The recent discovery of piles of cash at a sitting judge’s residence has been used as a base to stir the long-held debate over the appointment process of judges. Corruption, casteism, and political bias in judicial appointments have long been whispered about, but the issue now seems to have reached a boiling point. Critics of the collegium system have suddenly found a golden opportunity to harp on the continuing appointment process, and advocate for the NJAC — scrapped almost a decade ago. It is well known that the collegium system has been a thorn in the flesh for the NDA government which has made certain failed attempts to overhaul the system in favour of NJAC.
However, political overtones apart, judicial appointments in India have always been messy. In the early years post-independence, the government had the upper hand. But that power was blatantly misused, especially during the mid-1970s, when judges were largely believed to be appointed based on loyalty rather than merit. The judiciary fought back by creating the collegium system, where senior judges picked their successors. This was meant to protect judicial independence, but it, too, quickly turned into an opaque, old-boys’ club. The collegium system is shrouded in secrecy. There’s no transparency, no accountability, and no way to challenge a bad pick. Allegations of nepotism and favouritism are rampant. From casteist and communal remarks to outright corruption, several judges have made headlines for all the wrong reasons. The infamous Justice Karnan episode, where a sitting High Court judge accused his colleagues of corruption and caste bias, was a wake-up call. But nothing changed.
In 2014, the Modi government tried to clean up the mess with the NJAC. It proposed a new system where the Chief Justice of India, two senior Supreme Court judges, the Law Minister, and two eminent persons would decide appointments. The idea was to bring some outside perspective while keeping the judiciary’s primacy intact. But in 2015, the Supreme Court struck it down, arguing that giving outsiders a say would compromise judicial independence. Critics believe the real reason was that the judiciary didn’t want to lose its monopoly. However, undue influence of the ruling establishment on the Indian judiciary could have been no less dangerous. Could NJAC have worked with some tweaks? Many experts think so. A system where the Chief Justice had the final say while still allowing for external checks might have been a fair compromise. But instead of fine-tuning it, those on the metaphoric discussion table threw the whole idea away, leaving the nation stuck with the seemingly broken collegium system.

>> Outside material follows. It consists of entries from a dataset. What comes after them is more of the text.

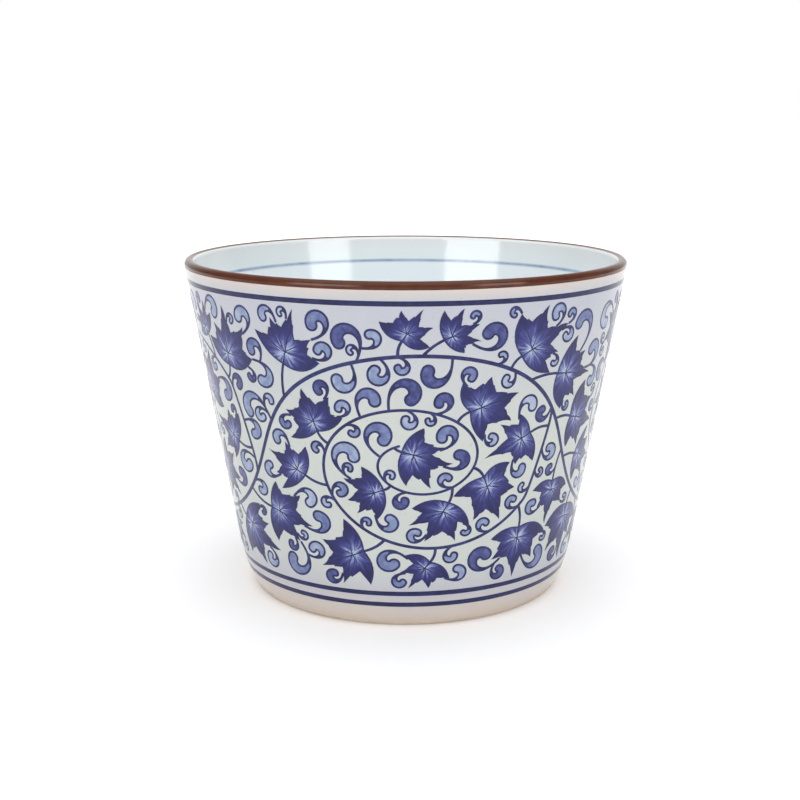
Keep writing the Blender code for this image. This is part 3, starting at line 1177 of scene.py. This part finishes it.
def make_world():
    """A white studio, dimmer towards its two sides. Only its backdrop gives a bright reflection."""
    world = bpy.data.worlds.new("studio")
    world.use_nodes = True
    tree = world.node_tree
    sky = tree.nodes["Background"]
    direction = add(tree, "ShaderNodeTexCoord").outputs["Generated"]
    parts = add(tree, "ShaderNodeSeparateXYZ", {"Vector": direction})
    sideways = maths(tree, "MULTIPLY", parts.outputs["X"], parts.outputs["X"])
    fall = maths(tree, "MULTIPLY_ADD", sideways, -SIDE_DIMMING, 1.0)
    ray = add(tree, "ShaderNodeLightPath")
    reflected = ranged(tree, parts.outputs["Y"], *BACKDROP_EDGE, ROOM_GLOSS, BACKDROP_GLOSS)
    lit = mixed(tree, ray.outputs["Is Glossy Ray"], fall, reflected)
    shown = mixed(tree, ray.outputs["Is Camera Ray"], lit, (1.0, 1.0, 1.0))
    tree.links.new(shown, sky.inputs["Color"])
    bpy.context.scene.world = world


CAMERA_DISTANCE = 0.260
CAMERA_RISE = math.radians(13.0)
AIM_HEIGHT = 0.031


def make_camera():
    """The photograph's viewing angle: a little above the rim, from close by."""
    camera = bpy.data.cameras.new("camera")
    camera.lens = 60.0
    camera.sensor_width = 36.0
    camera.shift_x = -0.007
    camera.shift_y = 0.024
    camera.clip_start = 0.01
    camera.clip_end = 50.0
    eye = new_object("camera", camera)
    across = CAMERA_DISTANCE * math.cos(CAMERA_RISE)
    eye.location = (0.0, -across, AIM_HEIGHT + CAMERA_DISTANCE * math.sin(CAMERA_RISE))
    eye.rotation_euler = (math.pi / 2 - CAMERA_RISE, 0.0, 0.0)
    bpy.context.scene.camera = eye


def main():
    bpy.context.scene.view_settings.view_transform = "Standard"
    make_world()
    make_floor()
    # degrees round and up, then distance, width and height in metres, and watts
    softbox("left_window", -42, 20, 1.1, 0.66, 0.62, 7.0, True)
    softbox("right_window", 48, 20, 1.1, 0.50, 0.62, 5.0, True)
    softbox("overhead", 0, 82, 1.2, 1.6, 1.6, 8.5)
    make_camera()

    line = ink_material("ring_cobalt", (0.012, 0.015, 0.070), (0.024, 0.028, 0.110))
    make_body(clay_material())
    make_outer_glaze(outer_glaze_material())
    make_inner_glaze(inner_glaze_material())
    make_foot_glaze(foot_glaze_material())
    make_rim_glaze(iron_material())
    make_ring("upper_ring", "upper_border_line", line, 3)
    make_ring("lower_ring_upper", "lower_border_line_upper", line, 5)
    make_ring("lower_ring_lower", "lower_border_line_lower", line, 8)
    make_inner_ring(inner_ring_material())

    vine = Vine(20)
    vine.grow()
    stroke = ink_material("vine_line_cobalt", (0.014, 0.017, 0.085), (0.040, 0.046, 0.175))
    vine.stems.piece("vine_stems", stroke, "cobalt")
    vine.curls.piece("vine_curl_outlines", stroke, "cobalt")
    vine.washes.piece("vine_curl_washes", wash_material(), "vine_cobalt")
    vine.leaves.piece("vine_leaves", leaf_material(), "vine_cobalt")
    vine.leaf_lines.piece("vine_leaf_lines", stroke, "cobalt")


main()
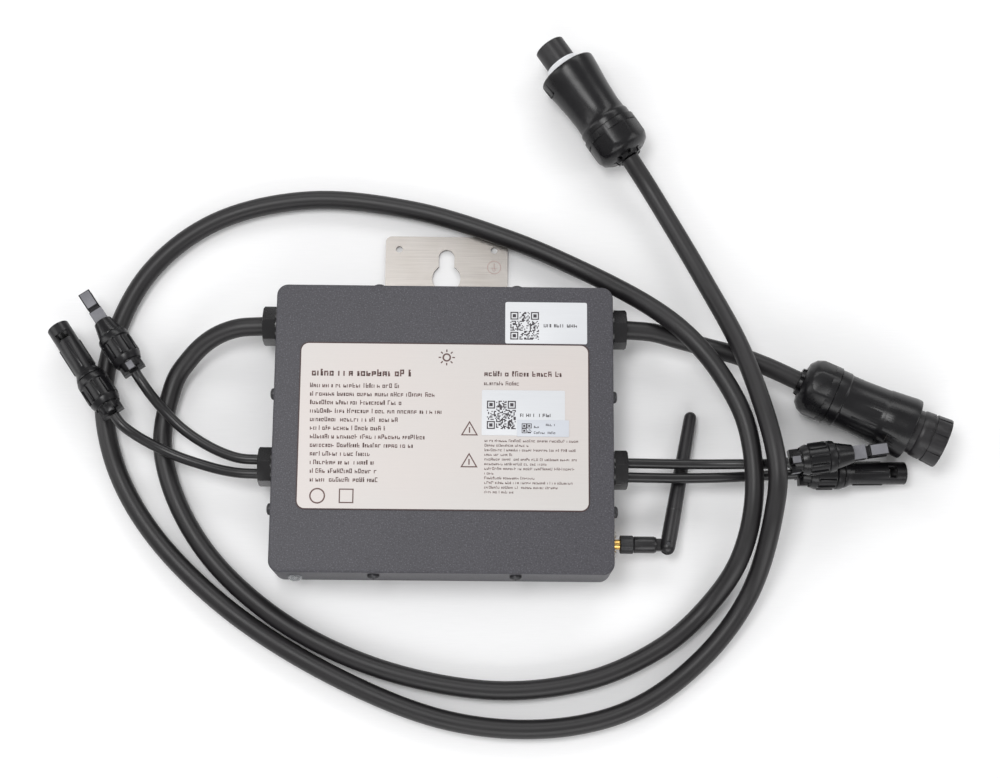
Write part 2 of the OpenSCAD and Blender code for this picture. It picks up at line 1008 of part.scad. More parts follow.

One possible solution is the All-India Judicial Service (AIJS), an idea that’s been floating around for decades. Modelled after the IAS and IPS, it would ensure that judges are selected based on merit rather than personal connections. The Constitution allows for it, but successive governments have dragged their feet. Implementing AIJS could bring much-needed professionalism and transparency to judicial appointments. Right now, India’s judiciary—an institution that decides the fate of laws, policies, and individual rights—operates without a clear rulebook for hiring its own judges. The Memorandum of Procedure that is supposed to guide appointments is still stuck in a tug-of-war between the executive and the judiciary. It’s absurd that a system so crucial to democracy runs on unwritten, arbitrary rules. We need urgent reform. Whether it’s a revised NJAC or a transparent AIJS, the judiciary cannot continue to function in secrecy.